• [Work to do]: Among the records that follow, find the line with "const geometry = cordGeometry(barPoints(eyelet, i" and the line with "for node in". Set down those lines and all lines between them exactly, without adding anything.
------------
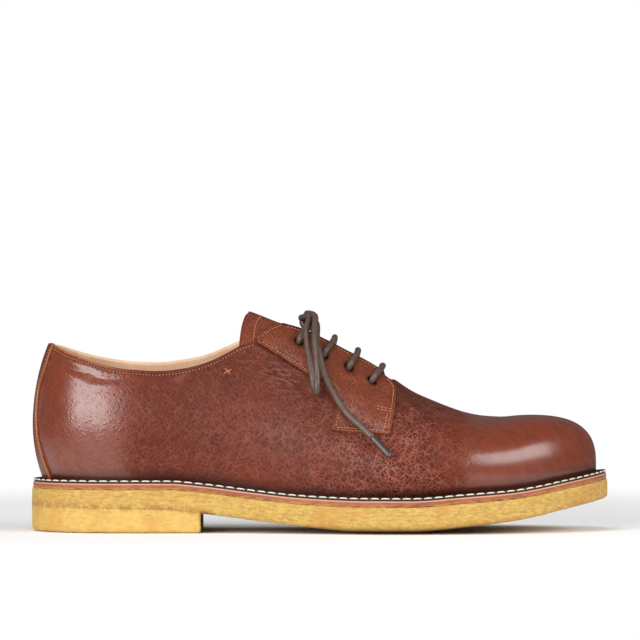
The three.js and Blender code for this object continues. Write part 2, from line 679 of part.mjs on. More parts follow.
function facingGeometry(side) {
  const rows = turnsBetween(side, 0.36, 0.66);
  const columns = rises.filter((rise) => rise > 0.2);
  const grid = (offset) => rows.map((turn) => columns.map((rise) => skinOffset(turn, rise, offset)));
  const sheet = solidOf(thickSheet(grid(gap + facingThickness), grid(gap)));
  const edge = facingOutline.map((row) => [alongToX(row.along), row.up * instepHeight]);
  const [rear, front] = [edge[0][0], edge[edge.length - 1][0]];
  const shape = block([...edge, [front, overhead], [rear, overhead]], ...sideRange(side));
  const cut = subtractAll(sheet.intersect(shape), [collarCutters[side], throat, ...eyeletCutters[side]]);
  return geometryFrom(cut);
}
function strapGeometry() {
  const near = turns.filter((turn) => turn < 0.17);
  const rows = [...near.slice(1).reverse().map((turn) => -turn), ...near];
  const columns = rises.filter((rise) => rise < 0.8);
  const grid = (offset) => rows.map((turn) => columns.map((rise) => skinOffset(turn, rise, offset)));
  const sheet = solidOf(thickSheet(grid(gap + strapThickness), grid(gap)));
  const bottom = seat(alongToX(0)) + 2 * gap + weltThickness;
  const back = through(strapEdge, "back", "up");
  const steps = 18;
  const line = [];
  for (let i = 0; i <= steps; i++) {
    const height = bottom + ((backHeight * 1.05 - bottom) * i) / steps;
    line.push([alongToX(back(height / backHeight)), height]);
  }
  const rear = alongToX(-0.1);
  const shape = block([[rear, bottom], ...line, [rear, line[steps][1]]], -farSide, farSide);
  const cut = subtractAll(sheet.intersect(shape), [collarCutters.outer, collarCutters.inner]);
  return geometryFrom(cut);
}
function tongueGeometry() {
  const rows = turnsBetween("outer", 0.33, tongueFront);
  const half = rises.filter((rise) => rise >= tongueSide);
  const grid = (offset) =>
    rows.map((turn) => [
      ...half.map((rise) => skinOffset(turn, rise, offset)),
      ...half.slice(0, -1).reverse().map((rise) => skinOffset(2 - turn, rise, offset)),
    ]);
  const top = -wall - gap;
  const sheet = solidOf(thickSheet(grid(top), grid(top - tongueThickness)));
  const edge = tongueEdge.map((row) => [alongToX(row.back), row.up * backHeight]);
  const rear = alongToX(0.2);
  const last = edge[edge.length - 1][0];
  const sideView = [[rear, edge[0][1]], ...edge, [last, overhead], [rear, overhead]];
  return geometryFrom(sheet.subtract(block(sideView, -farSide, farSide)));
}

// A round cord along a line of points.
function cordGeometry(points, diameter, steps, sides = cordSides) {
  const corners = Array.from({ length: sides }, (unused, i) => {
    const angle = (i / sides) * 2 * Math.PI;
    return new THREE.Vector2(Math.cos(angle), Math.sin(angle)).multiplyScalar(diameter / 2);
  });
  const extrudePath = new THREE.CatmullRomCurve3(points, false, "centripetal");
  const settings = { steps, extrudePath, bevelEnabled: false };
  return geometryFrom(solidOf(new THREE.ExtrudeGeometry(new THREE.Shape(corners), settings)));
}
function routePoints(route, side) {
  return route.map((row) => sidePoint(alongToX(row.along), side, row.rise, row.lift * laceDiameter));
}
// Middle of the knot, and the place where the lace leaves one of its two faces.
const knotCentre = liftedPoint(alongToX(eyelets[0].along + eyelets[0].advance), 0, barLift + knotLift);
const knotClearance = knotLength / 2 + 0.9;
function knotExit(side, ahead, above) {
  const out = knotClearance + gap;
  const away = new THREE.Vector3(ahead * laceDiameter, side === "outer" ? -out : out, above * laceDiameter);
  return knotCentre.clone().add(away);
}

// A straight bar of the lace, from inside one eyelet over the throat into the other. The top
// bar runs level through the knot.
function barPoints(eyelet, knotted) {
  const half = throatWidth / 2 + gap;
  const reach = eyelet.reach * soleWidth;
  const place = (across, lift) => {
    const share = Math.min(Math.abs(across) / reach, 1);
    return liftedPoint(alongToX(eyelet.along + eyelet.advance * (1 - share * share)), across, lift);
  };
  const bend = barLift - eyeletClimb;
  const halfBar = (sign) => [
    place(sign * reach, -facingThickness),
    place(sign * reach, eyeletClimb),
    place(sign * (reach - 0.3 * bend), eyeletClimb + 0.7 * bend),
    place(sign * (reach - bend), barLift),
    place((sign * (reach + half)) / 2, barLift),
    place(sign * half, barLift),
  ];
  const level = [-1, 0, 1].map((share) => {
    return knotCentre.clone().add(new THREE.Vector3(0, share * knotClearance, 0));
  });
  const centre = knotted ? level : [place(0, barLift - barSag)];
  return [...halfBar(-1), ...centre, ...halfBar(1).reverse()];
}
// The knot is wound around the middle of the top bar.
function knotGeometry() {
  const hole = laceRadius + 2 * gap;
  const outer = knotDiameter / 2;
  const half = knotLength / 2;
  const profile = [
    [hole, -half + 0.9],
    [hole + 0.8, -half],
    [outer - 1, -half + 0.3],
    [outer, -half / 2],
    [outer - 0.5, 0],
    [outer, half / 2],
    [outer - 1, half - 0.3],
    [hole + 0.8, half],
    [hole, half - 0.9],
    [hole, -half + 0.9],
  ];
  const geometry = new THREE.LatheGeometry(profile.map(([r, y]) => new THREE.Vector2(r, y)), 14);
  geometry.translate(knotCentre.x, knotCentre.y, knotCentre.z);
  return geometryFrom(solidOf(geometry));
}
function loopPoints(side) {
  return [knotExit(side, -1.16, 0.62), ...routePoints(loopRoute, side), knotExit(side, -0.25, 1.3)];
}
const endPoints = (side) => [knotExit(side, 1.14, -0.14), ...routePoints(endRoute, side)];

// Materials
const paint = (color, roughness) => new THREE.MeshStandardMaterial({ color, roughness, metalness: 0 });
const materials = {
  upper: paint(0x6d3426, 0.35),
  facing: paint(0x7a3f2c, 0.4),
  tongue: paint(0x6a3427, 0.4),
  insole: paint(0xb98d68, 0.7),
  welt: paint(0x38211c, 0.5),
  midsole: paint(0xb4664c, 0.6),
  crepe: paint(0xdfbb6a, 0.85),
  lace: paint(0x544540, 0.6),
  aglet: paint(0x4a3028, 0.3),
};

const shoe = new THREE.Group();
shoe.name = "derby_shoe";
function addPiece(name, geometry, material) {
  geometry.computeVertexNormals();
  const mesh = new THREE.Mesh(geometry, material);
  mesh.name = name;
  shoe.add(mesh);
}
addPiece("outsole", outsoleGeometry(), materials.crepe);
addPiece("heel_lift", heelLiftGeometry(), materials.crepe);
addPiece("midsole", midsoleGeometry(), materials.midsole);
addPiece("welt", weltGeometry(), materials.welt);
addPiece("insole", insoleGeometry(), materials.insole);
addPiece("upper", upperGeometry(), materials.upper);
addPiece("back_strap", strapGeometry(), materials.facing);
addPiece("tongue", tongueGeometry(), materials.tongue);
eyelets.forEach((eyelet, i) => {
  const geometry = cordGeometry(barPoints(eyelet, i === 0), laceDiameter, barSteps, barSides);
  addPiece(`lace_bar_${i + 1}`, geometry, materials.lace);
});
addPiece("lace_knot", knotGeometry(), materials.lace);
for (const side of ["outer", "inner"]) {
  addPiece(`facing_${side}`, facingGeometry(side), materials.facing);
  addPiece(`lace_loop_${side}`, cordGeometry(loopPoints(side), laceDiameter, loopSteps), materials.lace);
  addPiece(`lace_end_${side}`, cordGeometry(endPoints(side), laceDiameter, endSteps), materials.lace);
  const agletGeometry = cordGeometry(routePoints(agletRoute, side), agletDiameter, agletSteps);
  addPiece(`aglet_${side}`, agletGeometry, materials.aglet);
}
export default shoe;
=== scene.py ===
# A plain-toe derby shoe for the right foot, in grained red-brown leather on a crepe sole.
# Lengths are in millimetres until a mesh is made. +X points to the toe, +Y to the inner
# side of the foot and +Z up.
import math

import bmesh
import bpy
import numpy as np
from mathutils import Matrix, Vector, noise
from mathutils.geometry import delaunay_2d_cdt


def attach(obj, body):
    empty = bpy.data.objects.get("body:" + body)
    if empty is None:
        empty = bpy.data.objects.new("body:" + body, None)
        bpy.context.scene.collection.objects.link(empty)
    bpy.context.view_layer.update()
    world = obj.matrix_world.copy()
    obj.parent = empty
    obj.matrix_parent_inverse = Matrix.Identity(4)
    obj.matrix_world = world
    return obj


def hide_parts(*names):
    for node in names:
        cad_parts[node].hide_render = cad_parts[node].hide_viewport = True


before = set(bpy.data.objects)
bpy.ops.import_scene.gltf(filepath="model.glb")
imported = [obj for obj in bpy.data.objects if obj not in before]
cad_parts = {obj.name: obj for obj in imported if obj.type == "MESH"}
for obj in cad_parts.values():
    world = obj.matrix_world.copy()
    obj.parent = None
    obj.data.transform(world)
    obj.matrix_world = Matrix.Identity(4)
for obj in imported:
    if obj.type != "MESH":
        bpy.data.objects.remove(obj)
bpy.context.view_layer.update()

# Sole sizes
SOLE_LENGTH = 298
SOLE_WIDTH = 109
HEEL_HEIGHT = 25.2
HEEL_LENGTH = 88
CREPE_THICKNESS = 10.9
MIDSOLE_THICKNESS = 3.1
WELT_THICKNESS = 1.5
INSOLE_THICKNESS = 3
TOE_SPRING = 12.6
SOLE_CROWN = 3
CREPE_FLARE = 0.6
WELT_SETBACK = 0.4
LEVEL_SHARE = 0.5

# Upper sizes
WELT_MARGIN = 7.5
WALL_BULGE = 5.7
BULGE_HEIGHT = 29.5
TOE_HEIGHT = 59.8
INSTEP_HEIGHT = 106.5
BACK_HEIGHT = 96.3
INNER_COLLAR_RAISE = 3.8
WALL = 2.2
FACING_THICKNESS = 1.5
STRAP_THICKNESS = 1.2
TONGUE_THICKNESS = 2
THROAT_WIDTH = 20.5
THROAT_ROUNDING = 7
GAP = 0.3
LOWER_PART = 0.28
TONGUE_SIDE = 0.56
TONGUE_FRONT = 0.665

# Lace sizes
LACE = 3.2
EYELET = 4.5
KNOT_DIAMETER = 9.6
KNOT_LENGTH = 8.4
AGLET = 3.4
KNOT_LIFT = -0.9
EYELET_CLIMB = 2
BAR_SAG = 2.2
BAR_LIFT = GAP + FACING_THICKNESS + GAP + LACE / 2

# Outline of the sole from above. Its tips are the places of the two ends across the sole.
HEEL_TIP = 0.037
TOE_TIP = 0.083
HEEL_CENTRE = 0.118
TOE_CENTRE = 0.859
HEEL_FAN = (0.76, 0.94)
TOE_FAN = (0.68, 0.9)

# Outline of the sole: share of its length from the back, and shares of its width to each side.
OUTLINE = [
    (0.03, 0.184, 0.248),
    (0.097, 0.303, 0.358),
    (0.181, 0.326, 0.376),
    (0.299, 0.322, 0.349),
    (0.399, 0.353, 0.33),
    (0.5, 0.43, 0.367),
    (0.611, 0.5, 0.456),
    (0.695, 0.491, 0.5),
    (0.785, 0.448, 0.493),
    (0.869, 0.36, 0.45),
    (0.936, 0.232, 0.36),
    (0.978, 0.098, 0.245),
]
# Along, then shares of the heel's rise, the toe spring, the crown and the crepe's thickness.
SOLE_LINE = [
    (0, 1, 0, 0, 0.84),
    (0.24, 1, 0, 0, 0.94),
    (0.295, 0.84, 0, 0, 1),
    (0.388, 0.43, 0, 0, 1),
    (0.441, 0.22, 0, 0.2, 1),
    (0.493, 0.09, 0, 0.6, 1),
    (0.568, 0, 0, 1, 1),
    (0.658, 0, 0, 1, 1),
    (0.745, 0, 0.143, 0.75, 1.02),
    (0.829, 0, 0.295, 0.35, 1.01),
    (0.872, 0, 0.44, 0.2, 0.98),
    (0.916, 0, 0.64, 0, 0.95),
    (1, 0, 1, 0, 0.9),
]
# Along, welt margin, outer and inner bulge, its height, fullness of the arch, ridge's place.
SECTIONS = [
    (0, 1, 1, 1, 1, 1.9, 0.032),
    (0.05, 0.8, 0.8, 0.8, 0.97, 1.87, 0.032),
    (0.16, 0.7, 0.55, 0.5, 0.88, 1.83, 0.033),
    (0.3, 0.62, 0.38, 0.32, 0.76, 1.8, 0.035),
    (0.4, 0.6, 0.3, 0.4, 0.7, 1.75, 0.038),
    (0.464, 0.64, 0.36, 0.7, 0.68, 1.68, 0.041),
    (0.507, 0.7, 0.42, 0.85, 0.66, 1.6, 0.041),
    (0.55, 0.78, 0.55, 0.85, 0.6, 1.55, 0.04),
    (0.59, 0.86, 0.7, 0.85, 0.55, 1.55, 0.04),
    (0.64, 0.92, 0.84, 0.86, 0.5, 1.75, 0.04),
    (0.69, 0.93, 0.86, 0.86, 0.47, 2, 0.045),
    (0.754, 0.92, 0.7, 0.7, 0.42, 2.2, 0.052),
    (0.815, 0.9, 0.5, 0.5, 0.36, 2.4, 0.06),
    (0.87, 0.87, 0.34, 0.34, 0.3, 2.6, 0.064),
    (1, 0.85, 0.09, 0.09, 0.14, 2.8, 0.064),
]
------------
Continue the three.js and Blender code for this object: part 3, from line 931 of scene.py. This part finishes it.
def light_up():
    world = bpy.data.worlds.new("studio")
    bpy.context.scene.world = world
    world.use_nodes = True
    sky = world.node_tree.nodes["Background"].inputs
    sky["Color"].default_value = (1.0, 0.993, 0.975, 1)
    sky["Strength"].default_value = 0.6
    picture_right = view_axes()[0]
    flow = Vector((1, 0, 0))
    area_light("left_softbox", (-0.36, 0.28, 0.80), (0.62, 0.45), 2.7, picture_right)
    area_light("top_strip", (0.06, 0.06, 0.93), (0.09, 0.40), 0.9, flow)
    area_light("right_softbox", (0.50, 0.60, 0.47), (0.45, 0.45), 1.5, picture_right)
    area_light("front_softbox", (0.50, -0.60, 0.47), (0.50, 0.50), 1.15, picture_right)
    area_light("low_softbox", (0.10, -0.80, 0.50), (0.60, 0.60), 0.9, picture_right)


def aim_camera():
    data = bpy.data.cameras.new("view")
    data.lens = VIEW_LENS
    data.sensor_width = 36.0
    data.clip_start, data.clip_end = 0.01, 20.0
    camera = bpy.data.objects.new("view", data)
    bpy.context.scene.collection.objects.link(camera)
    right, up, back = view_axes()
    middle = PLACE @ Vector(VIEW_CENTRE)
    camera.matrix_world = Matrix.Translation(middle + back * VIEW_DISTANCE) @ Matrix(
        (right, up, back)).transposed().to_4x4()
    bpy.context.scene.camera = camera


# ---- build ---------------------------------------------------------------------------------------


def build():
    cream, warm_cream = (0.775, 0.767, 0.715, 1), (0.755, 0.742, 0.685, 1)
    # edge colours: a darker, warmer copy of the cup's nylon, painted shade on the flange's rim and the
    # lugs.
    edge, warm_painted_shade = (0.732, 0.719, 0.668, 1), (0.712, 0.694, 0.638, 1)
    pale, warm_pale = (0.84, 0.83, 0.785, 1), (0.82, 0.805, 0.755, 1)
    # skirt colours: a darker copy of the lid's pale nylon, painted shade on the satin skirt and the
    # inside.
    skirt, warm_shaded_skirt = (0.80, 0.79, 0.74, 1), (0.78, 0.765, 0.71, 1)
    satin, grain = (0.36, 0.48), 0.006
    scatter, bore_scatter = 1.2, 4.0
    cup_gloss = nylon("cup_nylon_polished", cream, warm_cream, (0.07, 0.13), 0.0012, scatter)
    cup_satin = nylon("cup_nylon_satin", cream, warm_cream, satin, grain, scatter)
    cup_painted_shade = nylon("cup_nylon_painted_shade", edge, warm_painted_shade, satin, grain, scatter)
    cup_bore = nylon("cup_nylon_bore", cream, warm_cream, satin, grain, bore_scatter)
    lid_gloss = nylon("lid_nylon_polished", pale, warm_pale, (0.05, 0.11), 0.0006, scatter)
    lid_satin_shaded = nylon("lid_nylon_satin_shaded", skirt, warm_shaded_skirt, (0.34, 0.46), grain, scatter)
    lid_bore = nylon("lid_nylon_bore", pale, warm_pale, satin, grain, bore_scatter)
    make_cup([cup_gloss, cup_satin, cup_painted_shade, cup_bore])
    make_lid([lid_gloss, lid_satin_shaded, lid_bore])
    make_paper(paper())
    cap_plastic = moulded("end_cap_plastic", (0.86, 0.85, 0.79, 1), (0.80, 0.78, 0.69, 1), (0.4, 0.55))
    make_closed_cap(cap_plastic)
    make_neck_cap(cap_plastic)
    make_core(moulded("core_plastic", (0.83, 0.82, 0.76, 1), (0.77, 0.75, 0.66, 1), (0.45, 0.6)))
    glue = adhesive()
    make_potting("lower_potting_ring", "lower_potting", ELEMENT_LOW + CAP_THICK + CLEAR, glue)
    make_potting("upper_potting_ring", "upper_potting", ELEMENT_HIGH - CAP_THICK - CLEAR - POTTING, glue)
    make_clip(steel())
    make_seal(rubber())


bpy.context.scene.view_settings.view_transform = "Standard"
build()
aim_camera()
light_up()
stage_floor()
------------
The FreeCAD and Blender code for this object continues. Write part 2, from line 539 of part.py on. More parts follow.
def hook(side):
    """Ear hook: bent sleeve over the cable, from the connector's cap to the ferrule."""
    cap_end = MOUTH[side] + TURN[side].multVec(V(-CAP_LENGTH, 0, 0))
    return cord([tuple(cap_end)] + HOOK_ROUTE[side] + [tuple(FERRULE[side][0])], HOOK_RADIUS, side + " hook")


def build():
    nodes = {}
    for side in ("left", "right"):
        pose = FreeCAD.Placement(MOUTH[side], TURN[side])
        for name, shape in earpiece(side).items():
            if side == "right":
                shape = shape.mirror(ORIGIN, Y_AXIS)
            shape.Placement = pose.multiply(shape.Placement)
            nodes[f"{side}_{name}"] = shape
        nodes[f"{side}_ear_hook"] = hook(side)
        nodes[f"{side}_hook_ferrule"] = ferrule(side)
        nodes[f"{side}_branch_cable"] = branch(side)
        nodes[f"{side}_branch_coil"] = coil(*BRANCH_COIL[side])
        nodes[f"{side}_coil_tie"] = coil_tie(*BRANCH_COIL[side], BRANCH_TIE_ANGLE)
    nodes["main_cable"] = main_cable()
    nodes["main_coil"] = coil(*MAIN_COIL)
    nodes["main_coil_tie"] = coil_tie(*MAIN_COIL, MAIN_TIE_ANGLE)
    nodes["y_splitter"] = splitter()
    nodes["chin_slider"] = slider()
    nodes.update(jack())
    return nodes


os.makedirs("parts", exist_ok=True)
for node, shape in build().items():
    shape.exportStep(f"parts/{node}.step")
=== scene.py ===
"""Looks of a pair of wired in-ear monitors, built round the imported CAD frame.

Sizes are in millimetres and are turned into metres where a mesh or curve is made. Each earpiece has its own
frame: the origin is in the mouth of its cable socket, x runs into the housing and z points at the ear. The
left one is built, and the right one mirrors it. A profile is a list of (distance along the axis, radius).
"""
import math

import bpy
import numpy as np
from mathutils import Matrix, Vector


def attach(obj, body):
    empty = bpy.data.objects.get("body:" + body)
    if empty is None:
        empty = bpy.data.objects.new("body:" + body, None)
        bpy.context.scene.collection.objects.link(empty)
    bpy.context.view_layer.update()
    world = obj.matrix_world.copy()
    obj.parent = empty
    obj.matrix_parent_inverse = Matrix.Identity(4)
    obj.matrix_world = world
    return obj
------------
• [Result]:
  const geometry = cordGeometry(barPoints(eyelet, i === 0), laceDiameter, barSteps, barSides);
  addPiece(`lace_bar_${i + 1}`, geometry, materials.lace);
});
addPiece("lace_knot", knotGeometry(), materials.lace);
for (const side of ["outer", "inner"]) {
  addPiece(`facing_${side}`, facingGeometry(side), materials.facing);
  addPiece(`lace_loop_${side}`, cordGeometry(loopPoints(side), laceDiameter, loopSteps), materials.lace);
  addPiece(`lace_end_${side}`, cordGeometry(endPoints(side), laceDiameter, endSteps), materials.lace);
  const agletGeometry = cordGeometry(routePoints(agletRoute, side), agletDiameter, agletSteps);
  addPiece(`aglet_${side}`, agletGeometry, materials.aglet);
}
export default shoe;
=== scene.py ===
# A plain-toe derby shoe for the right foot, in grained red-brown leather on a crepe sole.
# Lengths are in millimetres until a mesh is made. +X points to the toe, +Y to the inner
# side of the foot and +Z up.
import math

import bmesh
import bpy
import numpy as np
from mathutils import Matrix, Vector, noise
from mathutils.geometry import delaunay_2d_cdt


def attach(obj, body):
    empty = bpy.data.objects.get("body:" + body)
    if empty is None:
        empty = bpy.data.objects.new("body:" + body, None)
        bpy.context.scene.collection.objects.link(empty)
    bpy.context.view_layer.update()
    world = obj.matrix_world.copy()
    obj.parent = empty
    obj.matrix_parent_inverse = Matrix.Identity(4)
    obj.matrix_world = world
    return obj


def hide_parts(*names):
    for node in names:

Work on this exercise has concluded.